--- Exercise objective ---
Of the lines below, how many hold the string "body"? Give only the number.

--- Dataset content ---
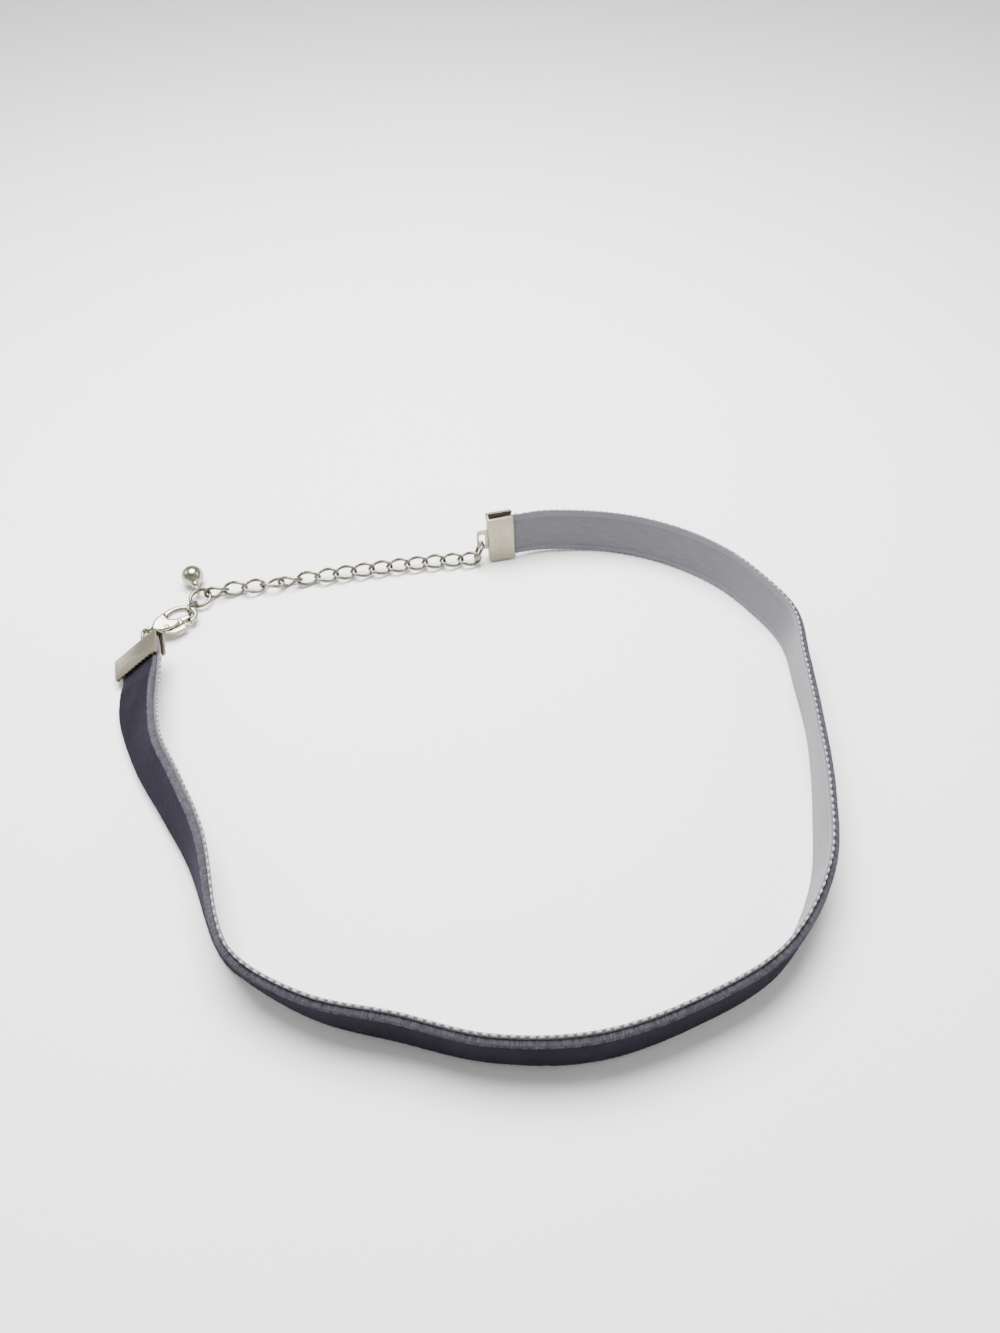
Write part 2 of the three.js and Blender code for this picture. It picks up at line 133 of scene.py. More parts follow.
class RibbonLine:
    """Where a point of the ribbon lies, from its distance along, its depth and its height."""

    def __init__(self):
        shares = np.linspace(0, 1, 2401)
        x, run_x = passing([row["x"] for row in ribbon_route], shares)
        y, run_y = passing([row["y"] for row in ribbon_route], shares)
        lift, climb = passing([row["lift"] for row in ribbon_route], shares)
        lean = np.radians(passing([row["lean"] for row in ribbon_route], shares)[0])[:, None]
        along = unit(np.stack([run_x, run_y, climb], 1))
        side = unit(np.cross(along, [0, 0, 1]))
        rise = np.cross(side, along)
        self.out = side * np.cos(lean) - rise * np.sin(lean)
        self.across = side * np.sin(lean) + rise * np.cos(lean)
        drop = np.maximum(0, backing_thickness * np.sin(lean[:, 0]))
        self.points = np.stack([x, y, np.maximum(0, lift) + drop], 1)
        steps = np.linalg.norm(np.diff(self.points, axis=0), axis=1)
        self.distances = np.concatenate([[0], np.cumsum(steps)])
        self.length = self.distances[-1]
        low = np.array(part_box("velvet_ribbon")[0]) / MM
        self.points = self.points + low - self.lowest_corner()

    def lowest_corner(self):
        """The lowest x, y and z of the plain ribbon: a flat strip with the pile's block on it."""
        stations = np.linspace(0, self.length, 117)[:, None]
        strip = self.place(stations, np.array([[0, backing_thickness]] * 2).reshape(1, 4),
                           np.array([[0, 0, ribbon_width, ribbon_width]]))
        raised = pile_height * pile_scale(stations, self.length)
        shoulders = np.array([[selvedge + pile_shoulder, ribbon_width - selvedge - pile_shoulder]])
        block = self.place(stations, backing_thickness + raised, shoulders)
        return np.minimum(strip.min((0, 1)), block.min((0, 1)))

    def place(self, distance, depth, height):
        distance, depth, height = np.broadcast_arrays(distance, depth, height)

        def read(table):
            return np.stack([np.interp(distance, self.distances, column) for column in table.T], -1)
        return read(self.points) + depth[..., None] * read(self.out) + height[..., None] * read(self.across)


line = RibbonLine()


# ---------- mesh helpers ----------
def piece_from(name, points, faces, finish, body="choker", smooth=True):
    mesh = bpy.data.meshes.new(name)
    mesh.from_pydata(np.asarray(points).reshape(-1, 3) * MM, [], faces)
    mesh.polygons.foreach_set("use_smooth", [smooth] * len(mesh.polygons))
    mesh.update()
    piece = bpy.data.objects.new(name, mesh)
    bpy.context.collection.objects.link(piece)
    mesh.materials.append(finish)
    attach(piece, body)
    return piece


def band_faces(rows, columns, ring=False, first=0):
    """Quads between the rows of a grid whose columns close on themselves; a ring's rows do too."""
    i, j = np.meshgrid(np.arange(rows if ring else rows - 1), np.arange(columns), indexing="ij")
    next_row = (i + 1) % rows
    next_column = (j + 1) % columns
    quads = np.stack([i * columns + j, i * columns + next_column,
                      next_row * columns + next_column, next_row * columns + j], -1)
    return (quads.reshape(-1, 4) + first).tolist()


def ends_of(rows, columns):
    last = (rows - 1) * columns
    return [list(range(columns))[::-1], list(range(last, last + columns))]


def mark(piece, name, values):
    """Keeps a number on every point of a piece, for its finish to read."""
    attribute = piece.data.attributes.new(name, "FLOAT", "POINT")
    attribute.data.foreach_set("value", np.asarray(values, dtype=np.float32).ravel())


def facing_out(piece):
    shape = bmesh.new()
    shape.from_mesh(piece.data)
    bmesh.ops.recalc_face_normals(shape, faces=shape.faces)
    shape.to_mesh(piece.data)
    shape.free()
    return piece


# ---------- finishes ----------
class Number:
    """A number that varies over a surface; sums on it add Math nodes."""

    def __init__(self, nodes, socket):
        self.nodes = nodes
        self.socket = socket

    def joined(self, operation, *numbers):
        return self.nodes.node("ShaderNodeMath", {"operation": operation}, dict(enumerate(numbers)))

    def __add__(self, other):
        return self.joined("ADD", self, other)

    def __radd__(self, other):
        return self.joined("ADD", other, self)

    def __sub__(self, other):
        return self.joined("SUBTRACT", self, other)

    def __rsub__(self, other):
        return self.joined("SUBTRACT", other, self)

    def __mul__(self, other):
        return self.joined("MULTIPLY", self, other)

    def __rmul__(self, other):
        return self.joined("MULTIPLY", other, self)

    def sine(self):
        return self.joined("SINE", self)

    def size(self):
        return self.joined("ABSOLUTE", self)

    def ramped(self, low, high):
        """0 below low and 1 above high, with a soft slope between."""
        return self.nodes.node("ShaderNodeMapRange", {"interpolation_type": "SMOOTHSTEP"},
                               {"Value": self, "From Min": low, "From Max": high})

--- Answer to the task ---
2